Cooking time: 30 mins
Ingredients
Ingredients
- Chickpeas (black) - 1cup (200gms)
- Onion - 1
- Tomato- 1
- Jeera-1tsp
- Green chilli-2
- Curry leaves
- Ginger garlic paste -1tsp
- Coriander powder-1tsp
- Chilli powder -2tsp
- Garam masala -1and half tsp
- Turmeric powder-1/2tsp
- Jeera powder-1/2tsp
- Amchur powder-1/2tsp
- Coconut-1/4cup
- Cashew nuts-5
- Poppy seeds-1/4tsp
- Coriander leaves
- Oil,butter-1tsp
- Salt
- Soak chickpeas in water overnight. cook the soaked chickpeas in a pressure cooker for 4-5 whistles.

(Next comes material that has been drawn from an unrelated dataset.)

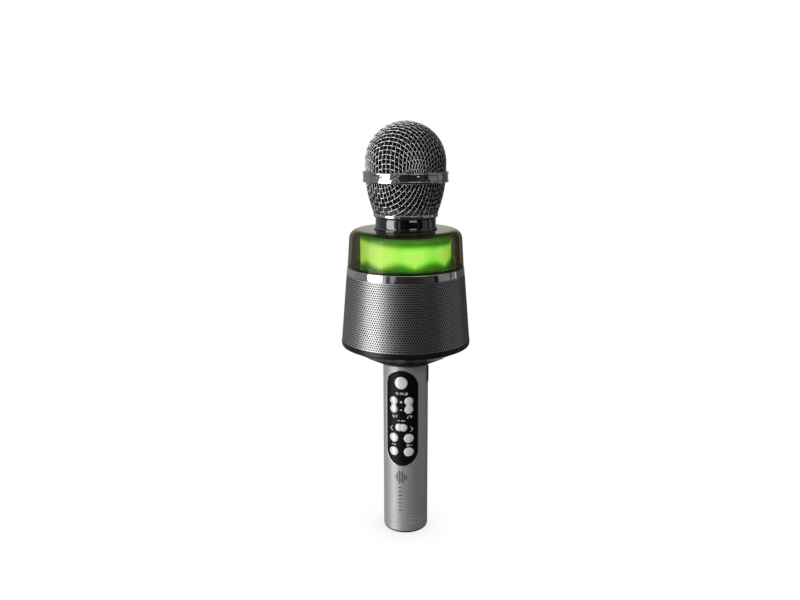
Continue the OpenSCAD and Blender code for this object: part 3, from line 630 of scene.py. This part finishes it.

- In a pan add oil and butter. once butter melts add jeera and onion. After 3 mins add ginger garlic paste, green chillies and curry leaves.
- Cook till the raw smell of ginger garlic paste is gone.
- Then add tomatoes cook for 2 -3 minutes (it should be mixed properly with onion paste), add chilli powder, coriander powder, turmeric powder,garam masala, jeera powder and amchur powder.
- Add little water for masalas .once the masalas cooked well add chickpeas ( water used for cooking chickpeas) can be used at this stage and salt.
- Close and cook for 10-15 mins.
- Grind coconut, cashews and poppy seeds in a thick paste by adding little water.
- Add the grounded paste in the curry and cook for another 5 mins.
- Garnish with coriander leaves.
- This curry can be eaten with dosa, chapati, variety rice.